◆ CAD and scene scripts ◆
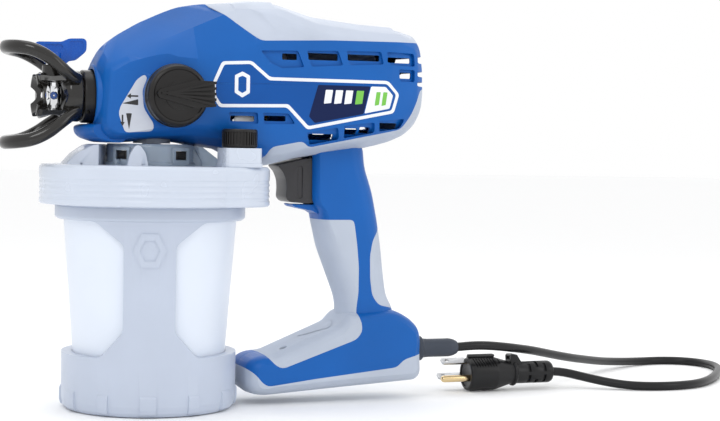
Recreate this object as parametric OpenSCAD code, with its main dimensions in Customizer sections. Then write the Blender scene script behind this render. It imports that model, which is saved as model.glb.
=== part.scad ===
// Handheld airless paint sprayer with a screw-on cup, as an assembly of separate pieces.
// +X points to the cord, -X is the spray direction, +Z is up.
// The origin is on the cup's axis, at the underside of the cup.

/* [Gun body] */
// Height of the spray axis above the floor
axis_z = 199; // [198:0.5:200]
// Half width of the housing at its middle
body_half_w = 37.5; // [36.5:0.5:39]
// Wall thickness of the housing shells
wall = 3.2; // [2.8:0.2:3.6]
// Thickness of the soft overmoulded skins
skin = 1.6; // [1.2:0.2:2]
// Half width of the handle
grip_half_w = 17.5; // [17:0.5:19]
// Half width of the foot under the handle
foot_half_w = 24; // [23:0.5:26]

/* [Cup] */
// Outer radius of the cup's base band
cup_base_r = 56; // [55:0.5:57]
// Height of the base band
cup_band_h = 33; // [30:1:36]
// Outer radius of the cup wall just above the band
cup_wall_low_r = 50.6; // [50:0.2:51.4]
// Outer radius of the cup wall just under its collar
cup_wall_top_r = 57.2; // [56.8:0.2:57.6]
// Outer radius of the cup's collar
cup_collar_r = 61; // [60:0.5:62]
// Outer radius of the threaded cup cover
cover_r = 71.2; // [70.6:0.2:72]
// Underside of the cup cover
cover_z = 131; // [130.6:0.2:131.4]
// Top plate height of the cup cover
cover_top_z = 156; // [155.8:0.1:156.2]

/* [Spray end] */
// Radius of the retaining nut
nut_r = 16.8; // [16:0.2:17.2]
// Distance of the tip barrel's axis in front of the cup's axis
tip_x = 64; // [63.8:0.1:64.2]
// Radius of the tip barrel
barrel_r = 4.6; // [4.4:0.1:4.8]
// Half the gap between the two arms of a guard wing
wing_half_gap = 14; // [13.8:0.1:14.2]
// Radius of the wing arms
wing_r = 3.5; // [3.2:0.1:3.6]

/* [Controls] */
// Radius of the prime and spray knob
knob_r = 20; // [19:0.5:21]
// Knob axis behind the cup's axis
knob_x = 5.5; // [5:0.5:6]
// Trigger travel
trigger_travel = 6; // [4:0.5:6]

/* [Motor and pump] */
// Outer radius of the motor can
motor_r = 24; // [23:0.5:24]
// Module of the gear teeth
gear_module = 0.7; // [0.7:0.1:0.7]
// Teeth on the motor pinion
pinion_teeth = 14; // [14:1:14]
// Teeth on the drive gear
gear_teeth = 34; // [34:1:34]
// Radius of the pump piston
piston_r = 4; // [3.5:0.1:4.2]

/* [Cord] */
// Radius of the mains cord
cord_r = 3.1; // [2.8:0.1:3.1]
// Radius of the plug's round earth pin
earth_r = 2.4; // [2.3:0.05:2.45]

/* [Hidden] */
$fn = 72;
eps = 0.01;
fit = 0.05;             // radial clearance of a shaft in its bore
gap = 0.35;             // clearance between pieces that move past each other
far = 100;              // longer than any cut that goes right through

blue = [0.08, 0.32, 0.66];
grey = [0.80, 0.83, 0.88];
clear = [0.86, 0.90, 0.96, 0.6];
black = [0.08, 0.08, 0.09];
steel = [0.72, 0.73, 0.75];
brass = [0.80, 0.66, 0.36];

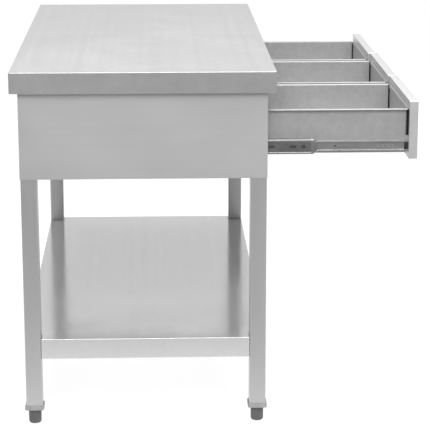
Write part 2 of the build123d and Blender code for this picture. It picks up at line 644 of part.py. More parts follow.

◆ Task goal ◆
Print every record above exactly as written.

◆ Answer for this exercise ◆
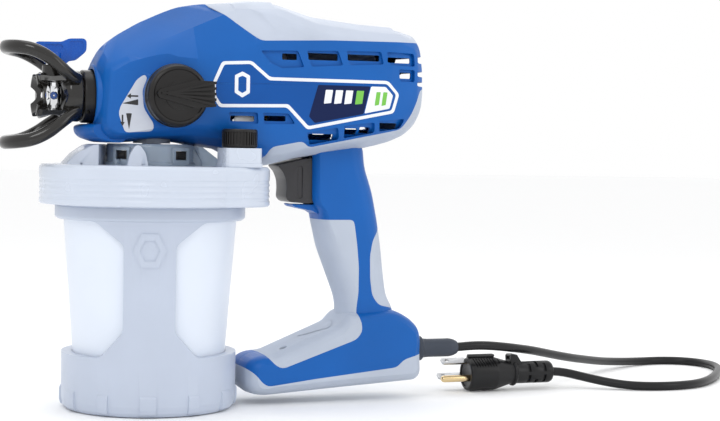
Recreate this object as parametric OpenSCAD code, with its main dimensions in Customizer sections. Then write the Blender scene script behind this render. It imports that model, which is saved as model.glb.
=== part.scad ===
// Handheld airless paint sprayer with a screw-on cup, as an assembly of separate pieces.
// +X points to the cord, -X is the spray direction, +Z is up.
// The origin is on the cup's axis, at the underside of the cup.

/* [Gun body] */
// Height of the spray axis above the floor
axis_z = 199; // [198:0.5:200]
// Half width of the housing at its middle
body_half_w = 37.5; // [36.5:0.5:39]
// Wall thickness of the housing shells
wall = 3.2; // [2.8:0.2:3.6]
// Thickness of the soft overmoulded skins
skin = 1.6; // [1.2:0.2:2]
// Half width of the handle
grip_half_w = 17.5; // [17:0.5:19]
// Half width of the foot under the handle
foot_half_w = 24; // [23:0.5:26]

/* [Cup] */
// Outer radius of the cup's base band
cup_base_r = 56; // [55:0.5:57]
// Height of the base band
cup_band_h = 33; // [30:1:36]
// Outer radius of the cup wall just above the band
cup_wall_low_r = 50.6; // [50:0.2:51.4]
// Outer radius of the cup wall just under its collar
cup_wall_top_r = 57.2; // [56.8:0.2:57.6]
// Outer radius of the cup's collar
cup_collar_r = 61; // [60:0.5:62]
// Outer radius of the threaded cup cover
cover_r = 71.2; // [70.6:0.2:72]
// Underside of the cup cover
cover_z = 131; // [130.6:0.2:131.4]
// Top plate height of the cup cover
cover_top_z = 156; // [155.8:0.1:156.2]

/* [Spray end] */
// Radius of the retaining nut
nut_r = 16.8; // [16:0.2:17.2]
// Distance of the tip barrel's axis in front of the cup's axis
tip_x = 64; // [63.8:0.1:64.2]
// Radius of the tip barrel
barrel_r = 4.6; // [4.4:0.1:4.8]
// Half the gap between the two arms of a guard wing
wing_half_gap = 14; // [13.8:0.1:14.2]
// Radius of the wing arms
wing_r = 3.5; // [3.2:0.1:3.6]

/* [Controls] */
// Radius of the prime and spray knob
knob_r = 20; // [19:0.5:21]
// Knob axis behind the cup's axis
knob_x = 5.5; // [5:0.5:6]
// Trigger travel
trigger_travel = 6; // [4:0.5:6]

/* [Motor and pump] */
// Outer radius of the motor can
motor_r = 24; // [23:0.5:24]
// Module of the gear teeth
gear_module = 0.7; // [0.7:0.1:0.7]
// Teeth on the motor pinion
pinion_teeth = 14; // [14:1:14]
// Teeth on the drive gear
gear_teeth = 34; // [34:1:34]
// Radius of the pump piston
piston_r = 4; // [3.5:0.1:4.2]

/* [Cord] */
// Radius of the mains cord
cord_r = 3.1; // [2.8:0.1:3.1]
// Radius of the plug's round earth pin
earth_r = 2.4; // [2.3:0.05:2.45]

/* [Hidden] */
$fn = 72;
eps = 0.01;
fit = 0.05;             // radial clearance of a shaft in its bore
gap = 0.35;             // clearance between pieces that move past each other
far = 100;              // longer than any cut that goes right through

blue = [0.08, 0.32, 0.66];
grey = [0.80, 0.83, 0.88];
clear = [0.86, 0.90, 0.96, 0.6];
black = [0.08, 0.08, 0.09];
steel = [0.72, 0.73, 0.75];
brass = [0.80, 0.66, 0.36];

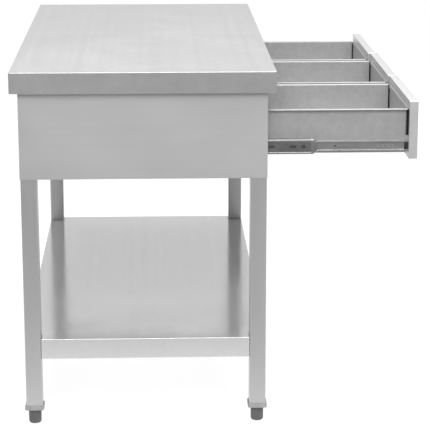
Write part 2 of the build123d and Blender code for this picture. It picks up at line 644 of part.py. More parts follow.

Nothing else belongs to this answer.